Parole, quelle di Trump, decisamente caute e che forse hanno una spiegazione strategica, dal momento che ultimamente negli Usa il consenso alla disumana pratica abortista pare abbia raggiunto il 63% della popolazione. Non va tuttavia dimenticato che quello repubblicano resta il primo presidente americano della storia ad aver partecipato alla Marcia per la vita ed abbia scelto come suo vice un giovane repubblicano, JD Vance, convertitosi al cattolicesimo che, quando era stato interpellato sull’aborto perfino in caso di stupro e incesto aveva risposto: «Non credo che due torti facciano un diritto». Pure Vance, ultimamente, pare si sia ammorbidito nella sua contrarietà all’aborto, ma è plausibile che rientri tutto in una strategia.

A suffragio di questo, c’è la strategia di Kamala Harris che sull’aborto sta puntando moltissimo, arrivando a sostenere che delle donne americane starebbero perfino morendo a causa dei divieti e delle limitazioni introdotti in questi anni, soprattutto negli Stati Repubblicani, con riferimento a tale pratica. Non solo. La candidata democratica ha addirittura lanciato un suo nuovo spot pro-aborto con gli scambi del dibattito avuti con Trump su questo tema; cosa che dimostra quanto i progressisti Usa stiano investendo, anche politicamente, sul fronte abortista. Che non è neppure l’unico, attenzione, sul quale Trump ed Harris si dividono.
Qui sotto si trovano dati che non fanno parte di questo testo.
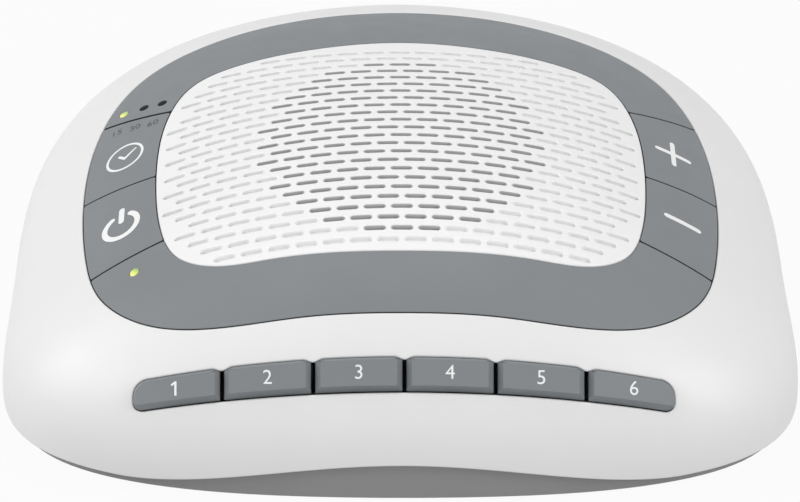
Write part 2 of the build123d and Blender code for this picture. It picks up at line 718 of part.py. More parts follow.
def dome(at):
    return at * Cone(DOME_R, DOME_TOP_R, DOME_HEIGHT, align=(Align.CENTER, Align.CENTER, Align.MIN))


def ring_mat(side):
    low = RING_BOARD_TOP
    sheet = block(sorted((side * 49.5, side * 60.5)), (-33, 8), (low, low + MAT_SHEET))
    for x, y in ring_key_places():
        if x * side > 0:
            sheet += dome(Pos(x, y, low + MAT_SHEET))
    return sheet


def sound_board_depth():
    """How far behind the row's plane the front of the sound key board lies."""
    return SOUND_DOME_TOP + DOME_HEIGHT + MAT_SHEET


def sound_board():
    return extrude(row_plane(sound_board_depth() + BOARD) * Pos(0, -4) * Rectangle(124, 18), amount=BOARD)


def sound_mat():
    depth = sound_board_depth()
    mat = extrude(row_face(CAP_WIDTH / 2 + 1.4, -ROW_HALF_LENGTH - 1, ROW_HALF_LENGTH + 1, depth),
                  amount=MAT_SHEET)
    for number in range(CAP_COUNT):
        middle = sum(cap_limits(number)) / 2
        at = row_plane(depth - MAT_SHEET).location * Pos(middle, row_height(middle), 0)
        mat += dome(at)
    return mat


# ================================================================ small pieces
def battery_contacts():
    """A pad for the raised end and a tapered spring for the flat end of each cell."""
    pieces = []
    z = BASE_Z + COVER + 0.4 + CELL_R
    wall_x = CELL_LENGTH / 2 + BOX_END
    nub_end = (CELL_LENGTH - 1.5) / 2 + 1.2
    spring_end = (CELL_LENGTH - 1.5) / 2 + 0.05
    for number in range(CELL_COUNT):
        way = 1 if number % 2 else -1
        pad = Box(wall_x - nub_end - 0.1, CONTACT_PAD, CONTACT_PAD)
        pieces.append(Pos(way * (wall_x + nub_end) / 2, cell_y(number), z) * pad)
        section = [(wall_x - 0.05, SPRING_R), (spring_end, SPRING_TIP_R),
                   (spring_end, SPRING_TIP_R - SPRING_SHEET), (wall_x - 0.05, SPRING_R - SPRING_SHEET)]
        profile = make_face(Polyline(*[(-way * x, r, 0) for x, r in section], close=True))
        pieces.append(Pos(0, cell_y(number), z) * revolve(profile, Axis.X))
    return Compound(children=pieces)


def speaker_screws():
    screws = []
    low = SPEAKER_TOP - SPEAKER_FLANGE
    for x, y in speaker_ears():
        head = post(x, y, SCREW_HEAD_R, low - 1.2, low)
        screws.append(head + post(x, y, SCREW_R - 0.02, low - 1, SPEAKER_TOP + 2.3))
    return Compound(children=screws)


def rubber_feet():
    return Compound(children=[post(x, y, FOOT_R - 0.1, 0, FOOT_THICK) for x, y in mirrored(FEET_AT)])


def housing_screws():
    screws = []
    for x, y in mirrored(BOSSES_AT):
        head_low = BASE_Z + 0.3
        head = post(x, y, SCREW_HEAD_R, head_low, head_low + SCREW_HEAD)
        screws.append(head + post(x, y, SCREW_R - 0.02, head_low, BASE_Z + BASE_FLOOR + 12))
    return Compound(children=screws)


def lens(x, y):
    return post(x, y, LENS_R, RING_BOARD_TOP + 2.2, TALL) & core(-LENS_PROUD)


# ================================================================ build
if __name__ == "__main__":
    save(upper_housing(), "upper_housing")
    save(lower_housing(), "lower_housing")
    save(control_ring(), "control_ring")
    save(speaker_grille(), "speaker_grille")
    save(ring_key(SEAM_REAR, SEAM_MIDDLE, TIMER_KEY_AT), "timer_button")
    save(ring_key(SEAM_MIDDLE, SEAM_FRONT, POWER_KEY_AT), "power_button")
    save(ring_key(SEAM_REAR, SEAM_MIDDLE, (-TIMER_KEY_AT[0], TIMER_KEY_AT[1])), "volume_up_button")
    save(ring_key(SEAM_MIDDLE, SEAM_FRONT, (-POWER_KEY_AT[0], POWER_KEY_AT[1])), "volume_down_button")
    for cap_number in range(CAP_COUNT):
        save(sound_key(cap_number), f"sound_button_{cap_number + 1}")
    save(sound_mat(), "sound_key_mat")
    save(sound_board(), "sound_key_board")
    for side, side_name in ((-1, "left"), (1, "right")):
        save(ring_board(side), f"{side_name}_key_board")
        save(ring_mat(side), f"{side_name}_key_mat")
    save(speaker_frame(), "speaker_frame")
    save(speaker_magnet(), "speaker_magnet")
    save(speaker_cone(), "speaker_cone")
    save(speaker_screws(), "speaker_screws")
    save(battery_cover(), "battery_cover")
    save(batteries(), "batteries")
    save(battery_contacts(), "battery_contacts")
    save(main_board(), "main_board")
    save(power_inlet(), "power_inlet")
    save(rubber_feet(), "rubber_feet")
    save(housing_screws(), "housing_screws")
    for minutes, place in zip((15, 30, 60), TIMER_LENSES_AT):
        save(lens(*place), f"timer_lens_{minutes}")
    save(lens(*POWER_LENS_AT), "power_lens")
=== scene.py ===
import math

import bpy
import numpy as np
from mathutils import Matrix, Vector
from mathutils.geometry import delaunay_2d_cdt


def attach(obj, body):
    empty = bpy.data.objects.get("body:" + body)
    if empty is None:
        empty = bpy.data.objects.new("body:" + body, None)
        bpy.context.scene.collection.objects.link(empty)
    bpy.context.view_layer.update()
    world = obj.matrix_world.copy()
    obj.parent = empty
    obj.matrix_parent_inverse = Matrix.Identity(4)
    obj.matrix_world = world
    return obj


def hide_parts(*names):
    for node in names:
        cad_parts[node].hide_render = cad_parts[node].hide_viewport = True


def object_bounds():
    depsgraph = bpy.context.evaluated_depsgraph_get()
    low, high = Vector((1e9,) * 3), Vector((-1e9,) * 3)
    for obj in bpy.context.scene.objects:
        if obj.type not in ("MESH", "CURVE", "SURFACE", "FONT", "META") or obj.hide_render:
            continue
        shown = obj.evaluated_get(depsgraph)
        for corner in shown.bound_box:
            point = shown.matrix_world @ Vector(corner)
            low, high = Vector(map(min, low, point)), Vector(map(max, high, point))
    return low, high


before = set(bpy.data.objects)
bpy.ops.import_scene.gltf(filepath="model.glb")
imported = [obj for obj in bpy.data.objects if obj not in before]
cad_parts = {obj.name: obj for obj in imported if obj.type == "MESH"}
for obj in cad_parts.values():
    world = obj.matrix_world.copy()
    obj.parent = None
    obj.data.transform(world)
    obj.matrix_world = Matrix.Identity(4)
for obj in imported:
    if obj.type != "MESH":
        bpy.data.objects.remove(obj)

# The looks of the sound machine. Lengths here are millimetres in the shared frame and become metres
# when a mesh is made. The outer form, outlines and seams repeat part.py's values. The row of sound
# keys follows the photograph a little closer than the solids do.

MM = 0.001
CAD_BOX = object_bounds()
REAR_LIMIT = CAD_BOX[1][1] / MM   # no skin stands behind the solids

# ---------------------------------------------------------------- the form, as in part.py
HALF_WIDTH, HALF_DEPTH = 81.0, 73.8
CROWN_Z, RIM_Z = 51.3, 4.6
CROWN_TILT, CROWN_SHIFT = 0.024, 1.3
PLAN_TAPER, PLAN_SQUARENESS, PLAN_POWER_DROP = 0.011, 0.479, 0.38
EDGE_SIDE, EDGE_FRONT, EDGE_REAR = 0.375, 0.476, 0.26
FALL_SIDE, FALL_LONG, FALL_REAR, FALL_TWIST = 1.357, 0.565, 0.124, -0.272
WALL = 2.2
EDGE_Z, ARCH_Z, ARCH_HALF_SPAN, ARCH_FULLNESS = 3.6, 9.85, 56.0, 0.8
ARCH_FRONT_OF = -10                # the arch is only in the front of the edge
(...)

Un altro tema che separa i due candidati, infatti, è quello dei cosiddetti diritti Lgbt; più precisamente, da un lato Trump ha criticato certe politiche “inclusive” – sostenendo che gli uomini che “si sentono” donne non dovrebbero giocare nei tornei sportivi femminili e che l’accesso all’assistenza sanitaria a chi cambia sesso dovrebbe essere limitata – e si sta facendo sostenere (si parla di 75 milioni di dollari donati negli ultimi mesi) nella sua campagna elettorale da Elon Musk, che sui cosiddetti “baby transgender”, anche per esperienza personale («la transizione ha ucciso mio figlio», ha dichiarato) ha una netta posizione contraria. Dall’altro Kamala Harris è stata la prima vicepresidente Usa a partecipare al Pride; ed evidentemente non serve aggiungere altro.

Se infatti con Trump alla Casa Bianca, e magari con un incarico di peso ad Elon Musk, l’agenda gender subirebbe un duro colpo, con una eventuale elezione di Kamala Harris i paladini dell’ideologia fluida – che tanto male sta facendo (e ha fatto) ai giovani, come dimostra anche la testimonianza di Luka Hein – avrebbero molto, anzi moltissimo da festeggiare. Per questo, tirando le somme, ai pro life americani converrebbe dare il proprio sostegno a Trump, che certamente, per svariate ragione, non rappresenta il candidato ideale ma, altrettanto certamente, è il meno catastrofico che ci sia tra i due oggi in corsa.